### Problem description
Exactly reproduce each line of the listing that follows.

### Data shown
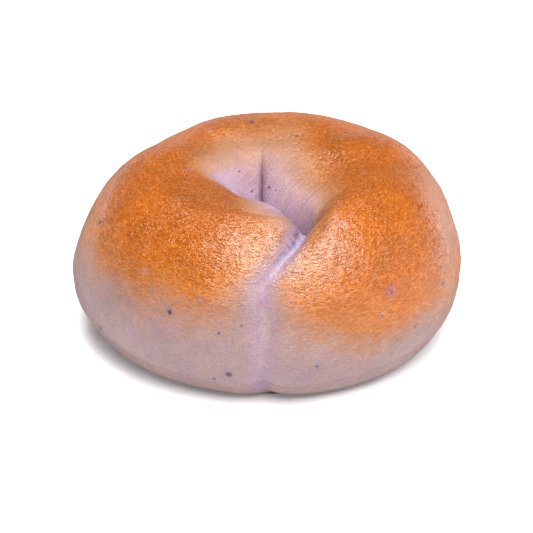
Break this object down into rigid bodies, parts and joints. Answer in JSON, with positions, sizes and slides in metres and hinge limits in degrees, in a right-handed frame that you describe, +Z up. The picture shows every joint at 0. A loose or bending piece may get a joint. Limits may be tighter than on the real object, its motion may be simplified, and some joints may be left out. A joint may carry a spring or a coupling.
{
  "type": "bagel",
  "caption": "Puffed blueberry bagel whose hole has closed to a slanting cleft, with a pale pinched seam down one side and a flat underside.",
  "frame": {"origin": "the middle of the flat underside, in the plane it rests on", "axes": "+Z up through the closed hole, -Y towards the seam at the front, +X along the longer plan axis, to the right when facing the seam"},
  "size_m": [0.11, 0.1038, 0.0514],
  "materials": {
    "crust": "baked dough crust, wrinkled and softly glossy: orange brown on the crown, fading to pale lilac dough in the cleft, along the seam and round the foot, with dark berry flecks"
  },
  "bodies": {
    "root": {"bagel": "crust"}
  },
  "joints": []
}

### Exercise output
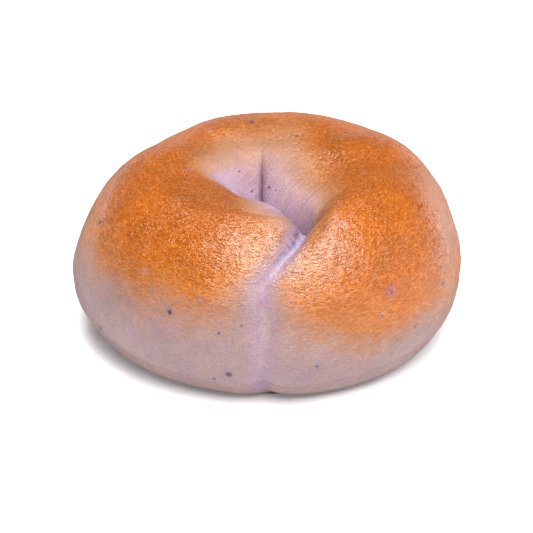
Break this object down into rigid bodies, parts and joints. Answer in JSON, with positions, sizes and slides in metres and hinge limits in degrees, in a right-handed frame that you describe, +Z up. The picture shows every joint at 0. A loose or bending piece may get a joint. Limits may be tighter than on the real object, its motion may be simplified, and some joints may be left out. A joint may carry a spring or a coupling.
{
  "type": "bagel",
  "caption": "Puffed blueberry bagel whose hole has closed to a slanting cleft, with a pale pinched seam down one side and a flat underside.",
  "frame": {"origin": "the middle of the flat underside, in the plane it rests on", "axes": "+Z up through the closed hole, -Y towards the seam at the front, +X along the longer plan axis, to the right when facing the seam"},
  "size_m": [0.11, 0.1038, 0.0514],
  "materials": {
    "crust": "baked dough crust, wrinkled and softly glossy: orange brown on the crown, fading to pale lilac dough in the cleft, along the seam and round the foot, with dark berry flecks"
  },
  "bodies": {
    "root": {"bagel": "crust"}
  },
  "joints": []
}